***** THE DATA *****

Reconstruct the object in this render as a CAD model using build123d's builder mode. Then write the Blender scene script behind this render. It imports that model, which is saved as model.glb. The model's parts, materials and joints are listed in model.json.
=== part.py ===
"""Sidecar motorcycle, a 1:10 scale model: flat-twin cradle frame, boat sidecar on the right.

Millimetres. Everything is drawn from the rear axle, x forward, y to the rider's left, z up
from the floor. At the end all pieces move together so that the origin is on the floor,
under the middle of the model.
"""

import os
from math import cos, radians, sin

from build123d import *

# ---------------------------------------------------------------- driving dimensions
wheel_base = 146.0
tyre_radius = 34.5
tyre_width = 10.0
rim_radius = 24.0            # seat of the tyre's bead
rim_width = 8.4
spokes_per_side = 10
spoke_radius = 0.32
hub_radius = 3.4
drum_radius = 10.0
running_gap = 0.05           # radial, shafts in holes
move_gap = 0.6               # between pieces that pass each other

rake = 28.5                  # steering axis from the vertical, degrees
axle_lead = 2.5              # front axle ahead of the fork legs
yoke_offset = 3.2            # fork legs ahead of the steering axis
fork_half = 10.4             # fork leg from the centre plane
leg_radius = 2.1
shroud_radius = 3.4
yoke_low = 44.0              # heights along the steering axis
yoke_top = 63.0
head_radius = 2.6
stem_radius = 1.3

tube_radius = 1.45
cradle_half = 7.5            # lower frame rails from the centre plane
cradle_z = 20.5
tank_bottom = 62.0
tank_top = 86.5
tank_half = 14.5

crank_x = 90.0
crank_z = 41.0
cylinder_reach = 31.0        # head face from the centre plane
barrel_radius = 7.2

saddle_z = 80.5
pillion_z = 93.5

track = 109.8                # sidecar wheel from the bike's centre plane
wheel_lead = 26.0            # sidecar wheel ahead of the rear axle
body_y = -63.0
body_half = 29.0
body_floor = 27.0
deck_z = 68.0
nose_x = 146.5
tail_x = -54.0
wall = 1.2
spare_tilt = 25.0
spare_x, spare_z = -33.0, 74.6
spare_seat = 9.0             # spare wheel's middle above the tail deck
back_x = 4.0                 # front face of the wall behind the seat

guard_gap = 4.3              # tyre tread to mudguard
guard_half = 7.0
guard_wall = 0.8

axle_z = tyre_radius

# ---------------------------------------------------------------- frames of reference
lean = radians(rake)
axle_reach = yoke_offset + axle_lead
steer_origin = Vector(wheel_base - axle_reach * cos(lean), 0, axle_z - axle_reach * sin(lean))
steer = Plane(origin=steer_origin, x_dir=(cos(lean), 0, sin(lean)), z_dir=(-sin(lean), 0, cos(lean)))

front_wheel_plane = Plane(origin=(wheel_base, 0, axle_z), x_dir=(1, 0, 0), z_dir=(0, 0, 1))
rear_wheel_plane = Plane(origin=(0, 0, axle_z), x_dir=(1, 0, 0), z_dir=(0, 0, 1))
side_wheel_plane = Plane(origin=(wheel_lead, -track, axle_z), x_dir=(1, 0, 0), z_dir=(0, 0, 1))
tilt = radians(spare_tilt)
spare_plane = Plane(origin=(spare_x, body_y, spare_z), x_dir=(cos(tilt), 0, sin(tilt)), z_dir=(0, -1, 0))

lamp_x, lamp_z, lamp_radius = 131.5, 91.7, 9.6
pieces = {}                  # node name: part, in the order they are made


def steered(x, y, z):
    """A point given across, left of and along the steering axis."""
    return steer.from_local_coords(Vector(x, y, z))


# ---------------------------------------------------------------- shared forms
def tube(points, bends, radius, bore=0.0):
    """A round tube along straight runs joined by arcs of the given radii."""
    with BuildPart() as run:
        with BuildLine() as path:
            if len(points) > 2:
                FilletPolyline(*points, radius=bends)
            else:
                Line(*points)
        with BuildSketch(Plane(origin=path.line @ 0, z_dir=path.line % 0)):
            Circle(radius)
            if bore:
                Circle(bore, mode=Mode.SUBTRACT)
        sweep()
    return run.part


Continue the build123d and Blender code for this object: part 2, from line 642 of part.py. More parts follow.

*****

** WORK TO DO **
Go through the listing and print each line exactly as it appears.

** FINAL RESULT **
Reconstruct the object in this render as a CAD model using build123d's builder mode. Then write the Blender scene script behind this render. It imports that model, which is saved as model.glb. The model's parts, materials and joints are listed in model.json.
=== part.py ===
"""Sidecar motorcycle, a 1:10 scale model: flat-twin cradle frame, boat sidecar on the right.

Millimetres. Everything is drawn from the rear axle, x forward, y to the rider's left, z up
from the floor. At the end all pieces move together so that the origin is on the floor,
under the middle of the model.
"""

import os
from math import cos, radians, sin

from build123d import *

# ---------------------------------------------------------------- driving dimensions
wheel_base = 146.0
tyre_radius = 34.5
tyre_width = 10.0
rim_radius = 24.0            # seat of the tyre's bead
rim_width = 8.4
spokes_per_side = 10
spoke_radius = 0.32
hub_radius = 3.4
drum_radius = 10.0
running_gap = 0.05           # radial, shafts in holes
move_gap = 0.6               # between pieces that pass each other

rake = 28.5                  # steering axis from the vertical, degrees
axle_lead = 2.5              # front axle ahead of the fork legs
yoke_offset = 3.2            # fork legs ahead of the steering axis
fork_half = 10.4             # fork leg from the centre plane
leg_radius = 2.1
shroud_radius = 3.4
yoke_low = 44.0              # heights along the steering axis
yoke_top = 63.0
head_radius = 2.6
stem_radius = 1.3

tube_radius = 1.45
cradle_half = 7.5            # lower frame rails from the centre plane
cradle_z = 20.5
tank_bottom = 62.0
tank_top = 86.5
tank_half = 14.5

crank_x = 90.0
crank_z = 41.0
cylinder_reach = 31.0        # head face from the centre plane
barrel_radius = 7.2

saddle_z = 80.5
pillion_z = 93.5

track = 109.8                # sidecar wheel from the bike's centre plane
wheel_lead = 26.0            # sidecar wheel ahead of the rear axle
body_y = -63.0
body_half = 29.0
body_floor = 27.0
deck_z = 68.0
nose_x = 146.5
tail_x = -54.0
wall = 1.2
spare_tilt = 25.0
spare_x, spare_z = -33.0, 74.6
spare_seat = 9.0             # spare wheel's middle above the tail deck
back_x = 4.0                 # front face of the wall behind the seat

guard_gap = 4.3              # tyre tread to mudguard
guard_half = 7.0
guard_wall = 0.8

axle_z = tyre_radius

# ---------------------------------------------------------------- frames of reference
lean = radians(rake)
axle_reach = yoke_offset + axle_lead
steer_origin = Vector(wheel_base - axle_reach * cos(lean), 0, axle_z - axle_reach * sin(lean))
steer = Plane(origin=steer_origin, x_dir=(cos(lean), 0, sin(lean)), z_dir=(-sin(lean), 0, cos(lean)))

front_wheel_plane = Plane(origin=(wheel_base, 0, axle_z), x_dir=(1, 0, 0), z_dir=(0, 0, 1))
rear_wheel_plane = Plane(origin=(0, 0, axle_z), x_dir=(1, 0, 0), z_dir=(0, 0, 1))
side_wheel_plane = Plane(origin=(wheel_lead, -track, axle_z), x_dir=(1, 0, 0), z_dir=(0, 0, 1))
tilt = radians(spare_tilt)
spare_plane = Plane(origin=(spare_x, body_y, spare_z), x_dir=(cos(tilt), 0, sin(tilt)), z_dir=(0, -1, 0))

lamp_x, lamp_z, lamp_radius = 131.5, 91.7, 9.6
pieces = {}                  # node name: part, in the order they are made


def steered(x, y, z):
    """A point given across, left of and along the steering axis."""
    return steer.from_local_coords(Vector(x, y, z))


# ---------------------------------------------------------------- shared forms
def tube(points, bends, radius, bore=0.0):
    """A round tube along straight runs joined by arcs of the given radii."""
    with BuildPart() as run:
        with BuildLine() as path:
            if len(points) > 2:
                FilletPolyline(*points, radius=bends)
            else:
                Line(*points)
        with BuildSketch(Plane(origin=path.line @ 0, z_dir=path.line % 0)):
            Circle(radius)
            if bore:
                Circle(bore, mode=Mode.SUBTRACT)
        sweep()
    return run.part


Continue the build123d and Blender code for this object: part 2, from line 642 of part.py. More parts follow.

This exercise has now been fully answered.